Koma.id – Kitab Undang-Undang Hukum Pidana atau KUHP baru sudah disahkan oleh pemerintah dan akan segera diterapkan. Menteri Koordinator Bidang Hukum, Hak Asasi Manusia, Imigrasi, dan Pemasyarakatan Yusril Ihza Mahendra mengatakan, KUHP Baru membawa spirit lebih dekat dengan filosofi hukum di tengah-tengah masyarakat. KUHP baru diterapkan pada tahun 2026.
“Presiden Prabowo Subianto menekankan hukum dan hak asasi manusia (HAM) harus direformasi, bukan hanya norma hukumnya, tetapi juga aparatur penegak hukum, sarana, dan prasarana,” kata Yusril di Jakarta, Rabu (11/12).
Ia memastikan, awal Januari 2026, Indonesia akan menerapkan KUHP baru dan tidak lagi menggunakan KUHP warisan kolonial Belanda.
KUHP baru itu mempunyai filsafat penghukuman yang jauh berbeda dengan KUHP peninggalan Belanda karena KUHP baru ini tidak berorientasi pada penghukuman, tetapi lebih pada keadilan restoratif dan rehabilitasi.
“Saya kira spirit KUHP baru itu lebih dekat pada filosofi hukum yang hidup di tengah-tengah masyarakat,” jelasnya.
KUHP baru itu lebih dekat dengan hukum yang hidup dalam masyarakat, seperti hukum adat dan hukum Islam.
Ia mengakui, masih banyak orang yang beranggapan bahwa hukum pidana Islam itu keras dan kejam, namun sesungguhnya dalam hukum Islam banyak kemudahan.
“Dalam hukum pidana Islam itu, orang yang membunuh pun disuruh bermusyawarah dengan korban pembunuhan, mau memaafkan damai, mau mengganti rugi diyat atau minta dihukum mati,” ujarnya.
Kalau ahli waris korban minta hukum mati, kata Yusril, hakim akan mengadili.

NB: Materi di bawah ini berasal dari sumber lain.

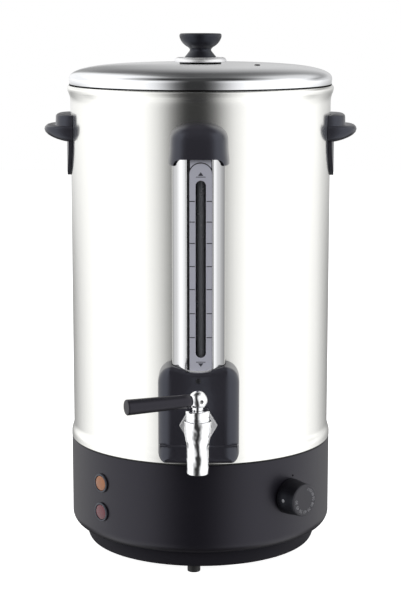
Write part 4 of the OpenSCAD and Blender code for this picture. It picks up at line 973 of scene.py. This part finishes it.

“Permintaannya pun bukan datang dari jaksa, namun dari ahli waris karena ahli waris itulah yang secara langsung menderita akibat kematian orang yang dibunuh,” katanya.
Dalam ketentuan Kitab Undang-Undang Hukum Pidana (KUHP) yang baru, pengguna narkotika harus direhabilitasi, bukan lagi dijatuhi hukuman pidana penjara. “Ada perubahan dalam Undang-Undang Narkotika, dimana para korban pemakai tidak lagi dipidana, tapi harus direhabilitasi,” kata Yusril.
Menurutnya, pengguna narkotika sejatinya dikategorikan sebagai korban sehingga perlu direhabilitasi dengan tetap dibina oleh negara. Cara ini diharapkan dapat mengurai permasalahan jumlah warga binaan di lembaga pemasyarakatan yang membeludak.
“Barangkali warga binaan akan berkurang secara drastis, tapi bukan berarti mereka ini bebas karena mereka tidak dipidana masuk LP, tapi mereka harus direhabilitasi,” ujar Yusril.
Yusril bercerita, penyusunan KUHP baru membutuhkan diskusi panjang yang tidak terlepas dari perdebatan dan kontroversi. Namun begitu, Yusril meyakini bahwa KUHP baru mengakomodasi filosofi hukum yang hidup di tengah-tengah masyarakat Indonesia.